I am replacing the stock through-the-deck chainplates on my Cape Dory 28 sloop with stainless steel strap on the outside of the hull. I’m copying several ideas from Fred Bickum’s Fenix. Cape Dory Yachts embedded a metal structure inside the fiberglass hull to support their chainplates. Next Spring, when I drill through the hull to bolt on my exterior chainplates, this gangling structure will likely be in the way. A chainplate is the connecting structure for the shrouds and stays. The shrouds and stays are the wire ropes that hold the mast vertical on a sailboat.

The chainplate is attached to the hull with a layer of fiberglass cloth and resin. The cloth must be cut loose and then the chainplate pulled out. Cape Dory’s version of a chainplate is somewhat unique. On many boats, a section of stainless steel bar stock projects out of a deck. This type of chainplate is problematic because the chainplates are bound to wiggle where they come through the deck which ultimately causes some leakage. Cape Dory attempted to prevent this leakage by eliminating the projecting bar stock. A die-cast pad eye is bolted through the deck and into a piece of angle iron. Welded to the bottom of the angle iron are three “J” hooks made of re-bar. The J’s are glassed against the hull with the angle iron is glassed up into the corner where the deck meets the hull. I was concerned that the angle iron was inextricable.

The broad round blade of the multifunction cutter made quick work of uncovering the re-bar. A small amount of water actually came out from under the forward “J” on the starboard side. At least one sailor on the Cape Dory Board had reported water collecting under the fiberglass. The mild steel re-bar was not in bad shape actually, but I was glad to see it and the water go.

As I struggled to keep my feet awake and ignored my zafu wracked knees, my perch inside the hanging locker led me to decide the angle iron was not coming out. There are three chainplates to port and starboard. The angle iron ran along the gunwale on each side for four feet and connected all three “J” hooks together. The angle iron ran above and behind both bulkheads – neither of which I intended to remove. After some pondering though, I realized everything was fine. Next Spring, the drilling will only need to avoid those J’s.
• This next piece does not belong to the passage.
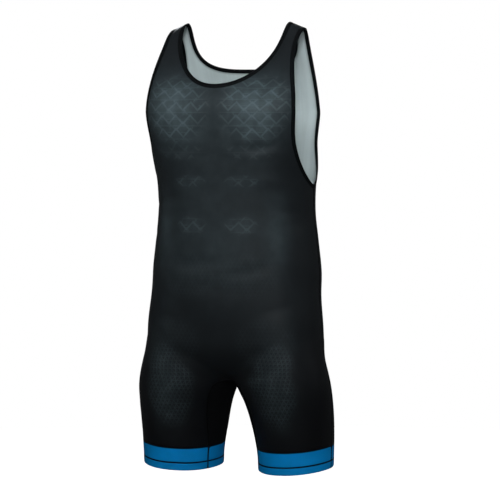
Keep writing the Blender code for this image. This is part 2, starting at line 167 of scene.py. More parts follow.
# Creases, as soft strokes on a face: ends, bow to one side, half width, depth (in below zero).
CREASES = columns(("face", "x0", "z0", "x1", "z1", "bow", "width", "depth"), (
    (FRONT, 0.030, -0.236, 0.128, -0.228, -0.010, 0.0060, -0.0042),
    (FRONT, -0.125, -0.233, -0.036, -0.239, -0.009, 0.0060, -0.0034),
    (FRONT, -0.020, -0.262, 0.070, -0.268, 0.004, 0.0110, -0.0014),
    (FRONT, -0.150, -0.352, -0.070, -0.338, 0.004, 0.0090, -0.0024),
    (FRONT, 0.085, -0.345, 0.150, -0.366, -0.004, 0.0100, -0.0027),
    (FRONT, 0.100, -0.392, 0.155, -0.384, 0.003, 0.0080, -0.0021),
    (FRONT, -0.155, -0.408, -0.085, -0.398, -0.004, 0.0090, -0.0019),
    (FRONT, 0.060, -0.300, 0.145, -0.318, 0.006, 0.0120, 0.0018),
    (FRONT, -0.120, -0.452, 0.030, -0.447, -0.010, 0.0110, -0.0027),
    (FRONT, 0.010, -0.478, 0.120, -0.452, -0.008, 0.0100, -0.0022),
    (FRONT, -0.060, -0.506, 0.080, -0.512, 0.006, 0.0130, -0.0014),
    (FRONT, 0.016, -0.672, 0.100, -0.622, 0.010, 0.0100, -0.0033),
    (FRONT, -0.018, -0.670, -0.108, -0.628, -0.012, 0.0110, -0.0030),
    (FRONT, 0.030, -0.690, 0.140, -0.668, 0.008, 0.0100, -0.0019),
    (FRONT, -0.150, -0.560, -0.070, -0.585, 0.008, 0.0110, -0.0018),
    (FRONT, 0.080, -0.548, 0.150, -0.530, -0.006, 0.0100, -0.0021),
    (FRONT, -0.135, -0.745, -0.075, -0.760, 0.004, 0.0090, -0.0016),
    (FRONT, 0.080, -0.768, 0.140, -0.752, -0.004, 0.0090, -0.0018),
    (BACK, -0.030, -0.352, 0.130, -0.340, 0.010, 0.0100, -0.0029),
    (BACK, -0.140, -0.366, -0.045, -0.372, -0.006, 0.0090, -0.0024),
    (BACK, 0.020, -0.395, 0.140, -0.402, -0.007, 0.0100, -0.0030),
    (BACK, -0.120, -0.418, 0.000, -0.410, 0.006, 0.0110, -0.0023),
    (BACK, 0.060, -0.300, 0.135, -0.285, 0.005, 0.0100, -0.0018),
    (BACK, -0.140, -0.235, -0.065, -0.262, -0.008, 0.0110, -0.0019),
    (BACK, 0.018, -0.655, 0.110, -0.668, -0.012, 0.0100, -0.0033),
    (BACK, -0.020, -0.655, -0.105, -0.672, 0.012, 0.0100, -0.0030),
    (BACK, -0.012, -0.560, 0.012, -0.640, 0.004, 0.0120, -0.0024),
    (BACK, 0.080, -0.740, 0.140, -0.728, 0.004, 0.0090, -0.0018),
    (BACK, -0.140, -0.752, -0.080, -0.742, 0.004, 0.0100, -0.0018),
))
CREASE_FADE = 0.022
CREASE_LEAD = 0.12
CREASE_END = 0.45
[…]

I could leave the rest right where it was. All I needed to do was two things: uncover the rest of the “J’s” and cut out all six with a grinder.  In order to do the port side I would have to sit on the toilet side-saddle – backwards.

Grinding off the metal hooks in the hanging locker was a little scary. There was nowhere for the sparks to go but against the fiberglass hull and then ricochet all around in the closet. Several times I stopped and lifted the edge of my double filter mask to smell if anything had caught on fire. Even the backward side-saddle grinding went fine on the port side. The various sprawling metal structures that were in my way were gone. Next Spring, before I attach the exterior chainplates, I will put a couple layers of heavy glass cloth inside the hull to reinforce the area. I had to grind the inside of the hull smooth for the glassing.

It was a wonderfully sunny fall weekend; such a pleasure for late season boatwork. It was a little cool, especially in the mornings, so lucky for me I had layered up. So when I got back in the small space of the hanging locker, to grind the hull smooth, I was wearing long sleeves. Grinding off the chunks of fiberglass left by the J’s, the dust had nowhere to go but to swirl all around ME! It was like working in a snow globe.  I was glad to have my arms covered.  Enough itchy dust did find its way under my wrists cuffs and under my hat to remind me for the rest of the week what a great day of boatwork it was; a Good Boat Karma Day!